> _Stated task_
Spot each line in the records below where the word "that" occurs, then copy it.

>>

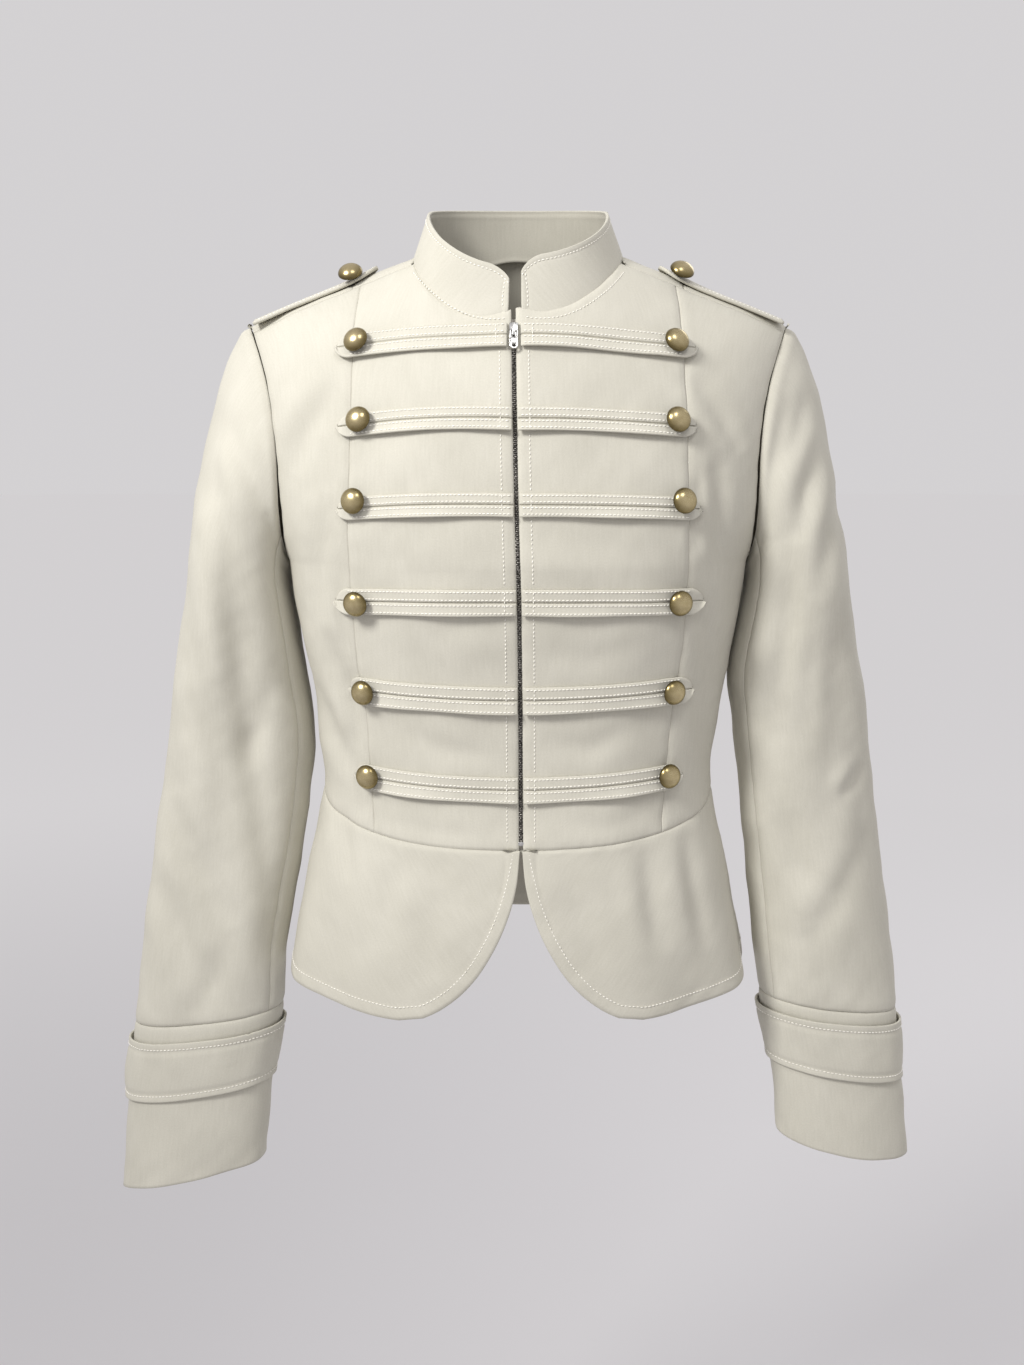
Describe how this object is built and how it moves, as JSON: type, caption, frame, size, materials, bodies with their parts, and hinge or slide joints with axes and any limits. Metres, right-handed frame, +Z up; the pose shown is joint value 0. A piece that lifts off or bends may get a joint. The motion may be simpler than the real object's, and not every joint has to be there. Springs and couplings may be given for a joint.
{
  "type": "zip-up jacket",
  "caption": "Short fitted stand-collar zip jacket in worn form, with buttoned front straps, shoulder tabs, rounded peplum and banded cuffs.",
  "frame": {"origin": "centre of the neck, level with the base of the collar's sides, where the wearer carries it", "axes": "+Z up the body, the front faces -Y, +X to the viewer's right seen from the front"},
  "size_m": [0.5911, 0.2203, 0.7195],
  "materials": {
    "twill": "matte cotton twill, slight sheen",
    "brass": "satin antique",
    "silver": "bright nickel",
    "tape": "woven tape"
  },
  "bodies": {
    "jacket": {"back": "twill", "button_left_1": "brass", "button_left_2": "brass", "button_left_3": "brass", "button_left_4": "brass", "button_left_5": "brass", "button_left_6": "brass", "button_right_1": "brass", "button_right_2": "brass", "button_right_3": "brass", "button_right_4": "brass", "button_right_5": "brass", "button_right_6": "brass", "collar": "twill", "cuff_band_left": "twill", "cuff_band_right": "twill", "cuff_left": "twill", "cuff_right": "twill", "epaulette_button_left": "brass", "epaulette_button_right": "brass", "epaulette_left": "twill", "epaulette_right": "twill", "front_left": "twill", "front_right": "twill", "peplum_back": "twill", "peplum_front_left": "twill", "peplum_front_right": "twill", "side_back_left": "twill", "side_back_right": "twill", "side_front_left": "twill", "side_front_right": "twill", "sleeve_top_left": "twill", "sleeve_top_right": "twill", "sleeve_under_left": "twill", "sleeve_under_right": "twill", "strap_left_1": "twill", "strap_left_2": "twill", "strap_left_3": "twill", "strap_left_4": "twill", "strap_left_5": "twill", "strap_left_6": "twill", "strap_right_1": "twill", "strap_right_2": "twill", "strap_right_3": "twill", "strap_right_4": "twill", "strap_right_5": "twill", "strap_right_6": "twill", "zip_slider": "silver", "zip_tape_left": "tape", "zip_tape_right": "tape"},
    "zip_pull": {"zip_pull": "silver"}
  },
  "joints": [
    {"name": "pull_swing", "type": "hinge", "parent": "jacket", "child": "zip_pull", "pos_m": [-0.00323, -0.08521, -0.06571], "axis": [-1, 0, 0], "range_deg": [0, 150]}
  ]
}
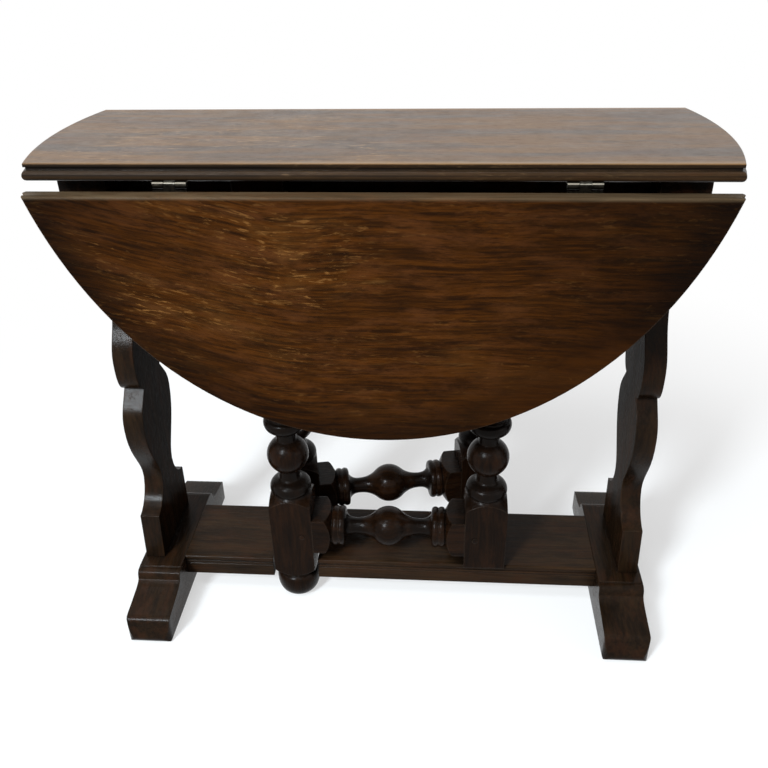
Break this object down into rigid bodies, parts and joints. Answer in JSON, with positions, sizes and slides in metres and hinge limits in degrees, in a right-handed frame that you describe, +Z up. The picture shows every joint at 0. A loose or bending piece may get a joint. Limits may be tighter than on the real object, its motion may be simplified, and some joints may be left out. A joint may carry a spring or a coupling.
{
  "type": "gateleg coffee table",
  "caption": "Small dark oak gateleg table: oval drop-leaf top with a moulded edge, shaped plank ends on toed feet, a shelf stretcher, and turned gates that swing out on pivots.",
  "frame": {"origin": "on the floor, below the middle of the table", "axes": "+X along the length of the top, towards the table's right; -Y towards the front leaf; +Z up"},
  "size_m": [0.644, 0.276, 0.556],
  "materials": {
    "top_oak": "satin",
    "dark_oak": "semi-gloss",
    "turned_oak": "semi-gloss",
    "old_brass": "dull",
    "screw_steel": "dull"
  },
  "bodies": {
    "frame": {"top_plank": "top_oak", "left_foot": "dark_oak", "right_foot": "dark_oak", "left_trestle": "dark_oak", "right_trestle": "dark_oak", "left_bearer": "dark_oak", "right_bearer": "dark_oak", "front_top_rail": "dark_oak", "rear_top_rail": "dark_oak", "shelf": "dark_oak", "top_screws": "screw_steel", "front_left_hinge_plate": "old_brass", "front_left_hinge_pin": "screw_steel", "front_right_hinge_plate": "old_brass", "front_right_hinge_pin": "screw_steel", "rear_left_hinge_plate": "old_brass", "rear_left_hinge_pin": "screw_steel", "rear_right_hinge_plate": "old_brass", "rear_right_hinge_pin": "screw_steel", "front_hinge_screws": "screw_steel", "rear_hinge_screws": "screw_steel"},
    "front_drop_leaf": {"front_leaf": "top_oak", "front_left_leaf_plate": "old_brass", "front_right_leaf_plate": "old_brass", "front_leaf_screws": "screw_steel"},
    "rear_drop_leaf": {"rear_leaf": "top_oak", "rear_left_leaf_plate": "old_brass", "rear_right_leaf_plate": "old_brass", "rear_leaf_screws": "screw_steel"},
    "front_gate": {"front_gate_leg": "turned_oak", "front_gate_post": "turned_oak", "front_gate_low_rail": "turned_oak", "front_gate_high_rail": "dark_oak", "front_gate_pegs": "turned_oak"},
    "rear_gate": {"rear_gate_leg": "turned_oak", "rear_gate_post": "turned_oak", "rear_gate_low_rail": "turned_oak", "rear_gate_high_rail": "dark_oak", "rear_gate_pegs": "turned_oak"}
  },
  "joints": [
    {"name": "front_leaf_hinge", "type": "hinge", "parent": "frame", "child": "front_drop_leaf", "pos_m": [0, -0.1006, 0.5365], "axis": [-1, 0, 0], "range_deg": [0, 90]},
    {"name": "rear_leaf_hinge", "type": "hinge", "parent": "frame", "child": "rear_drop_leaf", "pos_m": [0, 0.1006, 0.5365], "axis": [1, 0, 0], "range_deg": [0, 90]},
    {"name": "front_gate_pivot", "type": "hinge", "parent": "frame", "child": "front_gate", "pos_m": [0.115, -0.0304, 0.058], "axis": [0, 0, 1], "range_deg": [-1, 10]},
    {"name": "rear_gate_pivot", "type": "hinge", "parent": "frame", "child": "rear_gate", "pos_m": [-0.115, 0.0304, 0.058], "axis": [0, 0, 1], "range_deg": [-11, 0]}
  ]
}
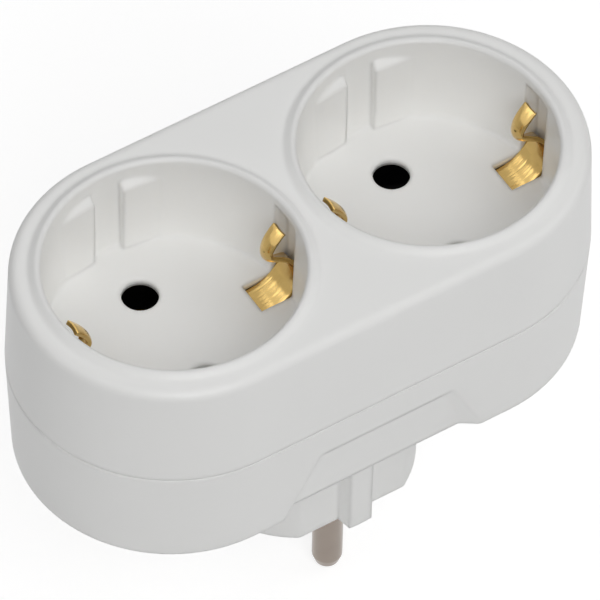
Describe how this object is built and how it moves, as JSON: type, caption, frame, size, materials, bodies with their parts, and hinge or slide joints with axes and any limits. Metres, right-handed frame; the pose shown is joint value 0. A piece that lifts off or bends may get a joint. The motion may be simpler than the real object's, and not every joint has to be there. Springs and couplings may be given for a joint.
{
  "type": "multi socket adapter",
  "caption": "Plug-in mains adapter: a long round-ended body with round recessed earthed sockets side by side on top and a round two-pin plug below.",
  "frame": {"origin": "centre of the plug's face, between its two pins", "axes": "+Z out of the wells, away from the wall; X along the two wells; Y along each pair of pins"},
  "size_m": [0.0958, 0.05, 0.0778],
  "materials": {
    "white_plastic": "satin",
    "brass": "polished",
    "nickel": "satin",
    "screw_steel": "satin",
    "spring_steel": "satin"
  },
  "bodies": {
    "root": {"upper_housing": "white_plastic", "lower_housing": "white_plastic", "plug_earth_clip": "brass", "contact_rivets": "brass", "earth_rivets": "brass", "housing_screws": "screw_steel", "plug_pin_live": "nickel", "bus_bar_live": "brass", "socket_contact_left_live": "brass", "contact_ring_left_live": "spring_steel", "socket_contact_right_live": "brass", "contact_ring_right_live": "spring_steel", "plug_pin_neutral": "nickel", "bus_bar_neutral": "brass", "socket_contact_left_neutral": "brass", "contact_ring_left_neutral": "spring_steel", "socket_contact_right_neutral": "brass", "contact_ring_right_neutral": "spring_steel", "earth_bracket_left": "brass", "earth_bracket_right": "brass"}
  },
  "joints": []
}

<<

> _Full output_
Describe how this object is built and how it moves, as JSON: type, caption, frame, size, materials, bodies with their parts, and hinge or slide joints with axes and any limits. Metres, right-handed frame, +Z up; the pose shown is joint value 0. A piece that lifts off or bends may get a joint. The motion may be simpler than the real object's, and not every joint has to be there. Springs and couplings may be given for a joint.
Break this object down into rigid bodies, parts and joints. Answer in JSON, with positions, sizes and slides in metres and hinge limits in degrees, in a right-handed frame that you describe, +Z up. The picture shows every joint at 0. A loose or bending piece may get a joint. Limits may be tighter than on the real object, its motion may be simplified, and some joints may be left out. A joint may carry a spring or a coupling.
  "caption": "Small dark oak gateleg table: oval drop-leaf top with a moulded edge, shaped plank ends on toed feet, a shelf stretcher, and turned gates that swing out on pivots.",
Describe how this object is built and how it moves, as JSON: type, caption, frame, size, materials, bodies with their parts, and hinge or slide joints with axes and any limits. Metres, right-handed frame; the pose shown is joint value 0. A piece that lifts off or bends may get a joint. The motion may be simpler than the real object's, and not every joint has to be there. Springs and couplings may be given for a joint.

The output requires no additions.